***** Data extract *****
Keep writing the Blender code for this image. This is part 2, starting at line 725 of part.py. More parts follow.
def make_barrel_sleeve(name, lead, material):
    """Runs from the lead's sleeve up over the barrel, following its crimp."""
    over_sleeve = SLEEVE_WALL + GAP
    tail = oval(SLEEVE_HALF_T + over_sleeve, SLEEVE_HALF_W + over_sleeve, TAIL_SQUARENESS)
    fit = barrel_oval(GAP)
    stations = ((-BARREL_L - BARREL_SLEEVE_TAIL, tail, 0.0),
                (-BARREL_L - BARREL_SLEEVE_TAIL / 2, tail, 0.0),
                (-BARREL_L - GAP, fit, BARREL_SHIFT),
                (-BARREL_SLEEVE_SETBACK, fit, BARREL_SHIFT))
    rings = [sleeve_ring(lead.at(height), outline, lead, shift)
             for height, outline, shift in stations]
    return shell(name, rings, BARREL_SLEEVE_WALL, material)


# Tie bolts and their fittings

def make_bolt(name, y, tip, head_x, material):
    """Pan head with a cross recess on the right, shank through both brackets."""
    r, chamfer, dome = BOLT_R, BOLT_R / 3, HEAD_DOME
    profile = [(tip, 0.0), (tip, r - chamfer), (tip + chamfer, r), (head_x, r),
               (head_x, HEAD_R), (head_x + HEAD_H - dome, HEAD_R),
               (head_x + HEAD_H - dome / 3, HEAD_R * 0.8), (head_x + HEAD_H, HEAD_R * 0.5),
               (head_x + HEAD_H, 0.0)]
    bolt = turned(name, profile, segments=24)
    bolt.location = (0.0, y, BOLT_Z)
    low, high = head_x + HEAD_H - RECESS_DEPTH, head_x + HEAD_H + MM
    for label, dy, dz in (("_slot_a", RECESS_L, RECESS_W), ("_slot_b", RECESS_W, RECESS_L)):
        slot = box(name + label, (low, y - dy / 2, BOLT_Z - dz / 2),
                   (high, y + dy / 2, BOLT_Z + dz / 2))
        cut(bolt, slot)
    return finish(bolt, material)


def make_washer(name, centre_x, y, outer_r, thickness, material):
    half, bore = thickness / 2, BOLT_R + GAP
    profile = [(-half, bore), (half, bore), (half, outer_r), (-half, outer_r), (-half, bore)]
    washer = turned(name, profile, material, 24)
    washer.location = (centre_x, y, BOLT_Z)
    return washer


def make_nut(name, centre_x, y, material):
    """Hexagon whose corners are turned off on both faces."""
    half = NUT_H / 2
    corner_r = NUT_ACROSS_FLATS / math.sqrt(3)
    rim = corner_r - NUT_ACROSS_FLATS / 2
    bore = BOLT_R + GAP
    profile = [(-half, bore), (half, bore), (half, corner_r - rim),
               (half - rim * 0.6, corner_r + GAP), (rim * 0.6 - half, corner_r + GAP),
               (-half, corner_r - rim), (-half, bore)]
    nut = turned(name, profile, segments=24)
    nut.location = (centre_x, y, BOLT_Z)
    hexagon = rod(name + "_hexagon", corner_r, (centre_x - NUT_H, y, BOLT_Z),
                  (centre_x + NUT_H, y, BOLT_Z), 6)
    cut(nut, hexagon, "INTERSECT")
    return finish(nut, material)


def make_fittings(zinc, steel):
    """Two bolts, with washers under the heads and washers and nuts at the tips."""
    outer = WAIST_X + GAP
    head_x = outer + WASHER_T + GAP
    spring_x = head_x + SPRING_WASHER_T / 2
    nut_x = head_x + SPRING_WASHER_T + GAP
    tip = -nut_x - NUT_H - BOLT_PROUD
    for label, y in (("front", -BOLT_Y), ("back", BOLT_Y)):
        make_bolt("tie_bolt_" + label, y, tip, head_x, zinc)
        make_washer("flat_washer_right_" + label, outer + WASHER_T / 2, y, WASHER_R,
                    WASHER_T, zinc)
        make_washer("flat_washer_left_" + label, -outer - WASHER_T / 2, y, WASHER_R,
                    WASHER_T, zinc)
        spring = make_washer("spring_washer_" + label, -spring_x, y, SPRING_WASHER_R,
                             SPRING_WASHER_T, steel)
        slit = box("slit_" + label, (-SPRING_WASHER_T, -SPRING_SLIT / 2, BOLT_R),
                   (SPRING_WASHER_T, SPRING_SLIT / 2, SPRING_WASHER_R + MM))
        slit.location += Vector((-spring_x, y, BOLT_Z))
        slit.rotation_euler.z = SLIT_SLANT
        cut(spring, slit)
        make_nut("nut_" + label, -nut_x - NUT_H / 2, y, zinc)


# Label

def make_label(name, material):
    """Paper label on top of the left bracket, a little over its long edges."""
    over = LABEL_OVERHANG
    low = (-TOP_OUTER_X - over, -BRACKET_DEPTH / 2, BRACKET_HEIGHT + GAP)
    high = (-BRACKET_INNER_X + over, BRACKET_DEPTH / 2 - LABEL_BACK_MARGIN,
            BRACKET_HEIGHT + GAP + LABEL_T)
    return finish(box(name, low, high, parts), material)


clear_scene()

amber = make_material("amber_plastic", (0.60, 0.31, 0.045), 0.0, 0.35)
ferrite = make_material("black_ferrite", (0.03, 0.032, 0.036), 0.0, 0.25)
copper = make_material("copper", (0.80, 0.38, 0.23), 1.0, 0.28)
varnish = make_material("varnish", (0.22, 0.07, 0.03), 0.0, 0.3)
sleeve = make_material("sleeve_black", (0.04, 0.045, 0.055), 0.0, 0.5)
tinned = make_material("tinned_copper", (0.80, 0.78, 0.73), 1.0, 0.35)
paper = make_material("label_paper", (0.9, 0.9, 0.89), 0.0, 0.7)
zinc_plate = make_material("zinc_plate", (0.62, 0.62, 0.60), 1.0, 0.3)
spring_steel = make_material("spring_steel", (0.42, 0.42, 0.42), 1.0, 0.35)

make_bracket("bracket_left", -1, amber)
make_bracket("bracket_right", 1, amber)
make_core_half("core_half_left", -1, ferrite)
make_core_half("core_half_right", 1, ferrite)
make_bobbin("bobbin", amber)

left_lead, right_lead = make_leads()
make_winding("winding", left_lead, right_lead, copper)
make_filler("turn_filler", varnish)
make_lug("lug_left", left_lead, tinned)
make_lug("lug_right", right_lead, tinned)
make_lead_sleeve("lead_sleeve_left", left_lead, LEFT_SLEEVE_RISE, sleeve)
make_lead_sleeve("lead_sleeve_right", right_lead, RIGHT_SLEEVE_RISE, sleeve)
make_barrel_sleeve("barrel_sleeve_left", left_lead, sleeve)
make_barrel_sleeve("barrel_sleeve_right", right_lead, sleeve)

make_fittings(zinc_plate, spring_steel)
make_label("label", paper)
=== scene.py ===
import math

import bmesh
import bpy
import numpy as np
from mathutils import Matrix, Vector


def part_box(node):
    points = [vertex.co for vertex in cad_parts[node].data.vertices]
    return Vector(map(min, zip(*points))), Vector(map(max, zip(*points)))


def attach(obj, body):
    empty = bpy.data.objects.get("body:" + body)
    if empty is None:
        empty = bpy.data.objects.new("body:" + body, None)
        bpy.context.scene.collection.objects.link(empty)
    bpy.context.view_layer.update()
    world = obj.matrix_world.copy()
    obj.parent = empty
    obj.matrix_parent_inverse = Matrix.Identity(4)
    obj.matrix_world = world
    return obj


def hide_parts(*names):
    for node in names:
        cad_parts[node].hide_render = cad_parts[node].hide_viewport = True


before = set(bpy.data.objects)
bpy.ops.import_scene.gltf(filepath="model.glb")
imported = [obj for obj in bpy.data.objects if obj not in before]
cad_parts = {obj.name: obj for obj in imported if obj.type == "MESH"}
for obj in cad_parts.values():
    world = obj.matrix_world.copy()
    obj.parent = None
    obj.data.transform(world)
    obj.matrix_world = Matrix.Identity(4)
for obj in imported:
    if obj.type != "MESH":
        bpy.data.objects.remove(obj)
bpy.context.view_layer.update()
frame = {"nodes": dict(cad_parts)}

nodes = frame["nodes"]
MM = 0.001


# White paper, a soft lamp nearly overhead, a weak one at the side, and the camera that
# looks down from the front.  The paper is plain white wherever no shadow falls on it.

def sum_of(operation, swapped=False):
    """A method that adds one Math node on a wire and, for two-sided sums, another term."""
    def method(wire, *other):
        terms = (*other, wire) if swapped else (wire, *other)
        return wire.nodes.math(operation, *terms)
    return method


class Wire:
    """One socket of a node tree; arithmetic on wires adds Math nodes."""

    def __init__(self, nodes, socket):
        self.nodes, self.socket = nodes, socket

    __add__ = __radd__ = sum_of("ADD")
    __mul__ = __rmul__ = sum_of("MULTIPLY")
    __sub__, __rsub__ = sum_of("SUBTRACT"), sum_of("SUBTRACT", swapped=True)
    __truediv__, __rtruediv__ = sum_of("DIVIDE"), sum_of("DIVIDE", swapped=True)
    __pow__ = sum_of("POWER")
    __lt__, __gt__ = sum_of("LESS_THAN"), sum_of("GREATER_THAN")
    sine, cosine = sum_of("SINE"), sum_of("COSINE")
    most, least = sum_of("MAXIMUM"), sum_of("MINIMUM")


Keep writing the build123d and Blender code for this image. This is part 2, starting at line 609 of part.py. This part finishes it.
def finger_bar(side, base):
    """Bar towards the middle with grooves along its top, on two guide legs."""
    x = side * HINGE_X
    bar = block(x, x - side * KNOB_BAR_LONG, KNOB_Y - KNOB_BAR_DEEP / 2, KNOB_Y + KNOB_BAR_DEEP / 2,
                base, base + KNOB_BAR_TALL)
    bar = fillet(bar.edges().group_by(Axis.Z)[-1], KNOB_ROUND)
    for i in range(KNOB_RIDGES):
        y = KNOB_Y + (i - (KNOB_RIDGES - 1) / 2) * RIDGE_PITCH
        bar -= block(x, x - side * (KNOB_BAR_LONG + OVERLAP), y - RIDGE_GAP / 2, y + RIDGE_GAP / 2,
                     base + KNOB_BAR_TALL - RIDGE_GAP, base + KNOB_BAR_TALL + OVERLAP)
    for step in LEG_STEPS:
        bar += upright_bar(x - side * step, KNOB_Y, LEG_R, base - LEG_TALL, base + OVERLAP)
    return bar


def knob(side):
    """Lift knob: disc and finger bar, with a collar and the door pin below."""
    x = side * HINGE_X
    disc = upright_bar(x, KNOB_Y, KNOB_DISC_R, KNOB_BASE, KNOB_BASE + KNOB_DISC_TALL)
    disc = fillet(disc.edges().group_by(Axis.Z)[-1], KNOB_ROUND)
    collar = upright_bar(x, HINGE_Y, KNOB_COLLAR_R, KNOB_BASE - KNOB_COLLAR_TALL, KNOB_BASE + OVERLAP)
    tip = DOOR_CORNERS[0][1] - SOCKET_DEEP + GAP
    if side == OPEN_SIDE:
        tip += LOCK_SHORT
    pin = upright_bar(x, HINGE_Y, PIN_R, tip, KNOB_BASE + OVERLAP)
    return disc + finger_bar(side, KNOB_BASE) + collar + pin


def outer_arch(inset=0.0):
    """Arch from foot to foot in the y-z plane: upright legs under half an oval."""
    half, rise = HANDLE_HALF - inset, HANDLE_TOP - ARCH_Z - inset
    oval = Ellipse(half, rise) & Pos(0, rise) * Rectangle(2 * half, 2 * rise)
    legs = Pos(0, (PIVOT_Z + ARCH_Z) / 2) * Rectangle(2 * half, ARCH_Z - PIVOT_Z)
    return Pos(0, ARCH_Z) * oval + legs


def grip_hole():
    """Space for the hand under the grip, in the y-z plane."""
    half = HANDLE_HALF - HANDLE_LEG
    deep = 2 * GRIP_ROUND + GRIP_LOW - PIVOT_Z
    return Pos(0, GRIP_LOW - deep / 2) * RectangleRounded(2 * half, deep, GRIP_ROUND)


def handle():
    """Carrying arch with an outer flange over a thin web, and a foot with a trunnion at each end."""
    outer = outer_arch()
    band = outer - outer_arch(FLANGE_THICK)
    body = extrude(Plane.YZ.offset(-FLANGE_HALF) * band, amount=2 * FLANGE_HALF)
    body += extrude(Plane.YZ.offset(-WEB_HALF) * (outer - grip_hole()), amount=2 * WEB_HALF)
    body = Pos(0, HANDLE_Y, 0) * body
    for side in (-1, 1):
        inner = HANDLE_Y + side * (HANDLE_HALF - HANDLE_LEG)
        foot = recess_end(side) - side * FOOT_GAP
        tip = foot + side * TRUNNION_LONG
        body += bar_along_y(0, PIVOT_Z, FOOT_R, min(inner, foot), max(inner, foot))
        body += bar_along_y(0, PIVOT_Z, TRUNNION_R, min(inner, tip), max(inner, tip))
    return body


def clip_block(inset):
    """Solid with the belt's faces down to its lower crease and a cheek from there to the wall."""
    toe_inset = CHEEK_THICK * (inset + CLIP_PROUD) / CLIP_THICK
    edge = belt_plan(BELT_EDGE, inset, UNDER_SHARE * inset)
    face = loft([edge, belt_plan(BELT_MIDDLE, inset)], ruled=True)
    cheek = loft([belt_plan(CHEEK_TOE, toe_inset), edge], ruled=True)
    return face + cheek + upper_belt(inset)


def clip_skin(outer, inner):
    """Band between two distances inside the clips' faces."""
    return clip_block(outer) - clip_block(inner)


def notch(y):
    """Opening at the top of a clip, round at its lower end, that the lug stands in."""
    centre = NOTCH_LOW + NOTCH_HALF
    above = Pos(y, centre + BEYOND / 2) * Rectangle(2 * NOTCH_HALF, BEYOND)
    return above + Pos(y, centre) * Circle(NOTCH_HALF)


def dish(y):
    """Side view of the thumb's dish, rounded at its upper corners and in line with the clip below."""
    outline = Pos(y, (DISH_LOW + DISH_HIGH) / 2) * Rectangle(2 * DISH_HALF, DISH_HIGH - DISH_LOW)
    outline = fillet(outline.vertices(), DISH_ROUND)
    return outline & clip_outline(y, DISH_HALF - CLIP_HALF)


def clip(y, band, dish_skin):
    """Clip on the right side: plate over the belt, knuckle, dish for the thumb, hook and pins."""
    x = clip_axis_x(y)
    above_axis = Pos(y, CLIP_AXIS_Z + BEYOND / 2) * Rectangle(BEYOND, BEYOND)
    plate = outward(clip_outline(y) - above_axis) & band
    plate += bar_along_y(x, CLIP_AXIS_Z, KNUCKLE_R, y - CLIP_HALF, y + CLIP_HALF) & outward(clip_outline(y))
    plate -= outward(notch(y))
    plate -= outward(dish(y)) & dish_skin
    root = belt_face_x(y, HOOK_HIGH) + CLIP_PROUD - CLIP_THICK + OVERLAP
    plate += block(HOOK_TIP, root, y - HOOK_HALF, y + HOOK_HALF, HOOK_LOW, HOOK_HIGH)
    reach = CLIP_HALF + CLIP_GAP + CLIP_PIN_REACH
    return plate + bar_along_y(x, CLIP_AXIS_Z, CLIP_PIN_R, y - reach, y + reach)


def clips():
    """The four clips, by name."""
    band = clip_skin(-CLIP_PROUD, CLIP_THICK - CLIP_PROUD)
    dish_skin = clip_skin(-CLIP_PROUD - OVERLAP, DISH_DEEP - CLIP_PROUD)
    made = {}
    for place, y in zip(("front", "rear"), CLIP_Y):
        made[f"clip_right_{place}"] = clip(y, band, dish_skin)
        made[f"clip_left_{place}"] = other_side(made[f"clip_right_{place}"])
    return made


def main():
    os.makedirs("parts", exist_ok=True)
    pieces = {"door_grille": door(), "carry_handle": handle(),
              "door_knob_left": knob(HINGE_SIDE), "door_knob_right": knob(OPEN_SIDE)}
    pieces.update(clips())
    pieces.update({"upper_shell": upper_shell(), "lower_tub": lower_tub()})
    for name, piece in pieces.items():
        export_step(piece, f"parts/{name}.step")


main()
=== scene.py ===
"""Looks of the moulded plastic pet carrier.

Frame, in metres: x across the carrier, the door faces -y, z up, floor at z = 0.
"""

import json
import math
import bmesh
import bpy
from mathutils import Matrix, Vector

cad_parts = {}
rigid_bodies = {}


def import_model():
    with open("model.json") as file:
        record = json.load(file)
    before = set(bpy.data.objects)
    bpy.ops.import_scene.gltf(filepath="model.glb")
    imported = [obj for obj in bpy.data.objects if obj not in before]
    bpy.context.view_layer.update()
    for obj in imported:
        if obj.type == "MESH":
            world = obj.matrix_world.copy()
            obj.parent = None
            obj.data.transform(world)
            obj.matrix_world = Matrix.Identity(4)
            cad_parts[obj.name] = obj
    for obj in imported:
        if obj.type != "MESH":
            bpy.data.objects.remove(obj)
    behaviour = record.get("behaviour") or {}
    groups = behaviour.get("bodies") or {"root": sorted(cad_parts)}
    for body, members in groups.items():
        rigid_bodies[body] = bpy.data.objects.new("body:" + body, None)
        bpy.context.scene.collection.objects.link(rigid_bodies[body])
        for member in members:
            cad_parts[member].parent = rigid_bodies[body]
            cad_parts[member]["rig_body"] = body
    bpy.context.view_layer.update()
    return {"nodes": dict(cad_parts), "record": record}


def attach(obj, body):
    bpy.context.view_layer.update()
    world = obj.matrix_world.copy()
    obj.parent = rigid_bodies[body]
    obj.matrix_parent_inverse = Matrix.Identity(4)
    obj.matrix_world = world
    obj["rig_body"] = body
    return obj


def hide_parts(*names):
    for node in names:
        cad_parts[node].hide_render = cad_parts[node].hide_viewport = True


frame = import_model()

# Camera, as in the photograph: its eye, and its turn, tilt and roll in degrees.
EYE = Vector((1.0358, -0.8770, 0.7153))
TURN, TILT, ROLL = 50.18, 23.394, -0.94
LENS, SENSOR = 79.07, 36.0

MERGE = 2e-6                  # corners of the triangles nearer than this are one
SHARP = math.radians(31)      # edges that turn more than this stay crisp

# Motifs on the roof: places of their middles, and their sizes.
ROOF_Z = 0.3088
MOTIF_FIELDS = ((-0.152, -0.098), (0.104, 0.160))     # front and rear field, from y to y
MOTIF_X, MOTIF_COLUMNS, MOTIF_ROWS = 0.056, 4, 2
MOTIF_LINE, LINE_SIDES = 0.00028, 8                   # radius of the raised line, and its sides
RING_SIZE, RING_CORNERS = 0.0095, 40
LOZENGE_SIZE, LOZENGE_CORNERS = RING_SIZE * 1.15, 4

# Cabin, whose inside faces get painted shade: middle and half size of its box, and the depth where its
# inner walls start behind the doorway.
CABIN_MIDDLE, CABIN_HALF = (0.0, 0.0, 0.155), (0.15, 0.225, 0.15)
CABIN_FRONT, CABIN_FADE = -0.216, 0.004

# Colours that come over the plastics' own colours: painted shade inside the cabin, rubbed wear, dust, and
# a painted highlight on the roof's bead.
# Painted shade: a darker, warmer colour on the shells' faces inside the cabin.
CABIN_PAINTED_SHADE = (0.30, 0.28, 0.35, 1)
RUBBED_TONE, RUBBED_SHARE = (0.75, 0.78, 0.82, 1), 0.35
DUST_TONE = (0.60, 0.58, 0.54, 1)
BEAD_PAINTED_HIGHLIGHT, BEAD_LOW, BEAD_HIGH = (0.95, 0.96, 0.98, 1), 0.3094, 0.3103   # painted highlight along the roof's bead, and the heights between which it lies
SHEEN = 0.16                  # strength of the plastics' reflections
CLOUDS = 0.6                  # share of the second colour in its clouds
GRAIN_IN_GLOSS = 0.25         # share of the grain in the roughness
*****
Starting at the first line of the data above, please restate word for word every line up to and including the one that holds "return washer", and add nothing else.

#### Response
Keep writing the Blender code for this image. This is part 2, starting at line 725 of part.py. More parts follow.
def make_barrel_sleeve(name, lead, material):
    """Runs from the lead's sleeve up over the barrel, following its crimp."""
    over_sleeve = SLEEVE_WALL + GAP
    tail = oval(SLEEVE_HALF_T + over_sleeve, SLEEVE_HALF_W + over_sleeve, TAIL_SQUARENESS)
    fit = barrel_oval(GAP)
    stations = ((-BARREL_L - BARREL_SLEEVE_TAIL, tail, 0.0),
                (-BARREL_L - BARREL_SLEEVE_TAIL / 2, tail, 0.0),
                (-BARREL_L - GAP, fit, BARREL_SHIFT),
                (-BARREL_SLEEVE_SETBACK, fit, BARREL_SHIFT))
    rings = [sleeve_ring(lead.at(height), outline, lead, shift)
             for height, outline, shift in stations]
    return shell(name, rings, BARREL_SLEEVE_WALL, material)


# Tie bolts and their fittings

def make_bolt(name, y, tip, head_x, material):
    """Pan head with a cross recess on the right, shank through both brackets."""
    r, chamfer, dome = BOLT_R, BOLT_R / 3, HEAD_DOME
    profile = [(tip, 0.0), (tip, r - chamfer), (tip + chamfer, r), (head_x, r),
               (head_x, HEAD_R), (head_x + HEAD_H - dome, HEAD_R),
               (head_x + HEAD_H - dome / 3, HEAD_R * 0.8), (head_x + HEAD_H, HEAD_R * 0.5),
               (head_x + HEAD_H, 0.0)]
    bolt = turned(name, profile, segments=24)
    bolt.location = (0.0, y, BOLT_Z)
    low, high = head_x + HEAD_H - RECESS_DEPTH, head_x + HEAD_H + MM
    for label, dy, dz in (("_slot_a", RECESS_L, RECESS_W), ("_slot_b", RECESS_W, RECESS_L)):
        slot = box(name + label, (low, y - dy / 2, BOLT_Z - dz / 2),
                   (high, y + dy / 2, BOLT_Z + dz / 2))
        cut(bolt, slot)
    return finish(bolt, material)


def make_washer(name, centre_x, y, outer_r, thickness, material):
    half, bore = thickness / 2, BOLT_R + GAP
    profile = [(-half, bore), (half, bore), (half, outer_r), (-half, outer_r), (-half, bore)]
    washer = turned(name, profile, material, 24)
    washer.location = (centre_x, y, BOLT_Z)
    return washer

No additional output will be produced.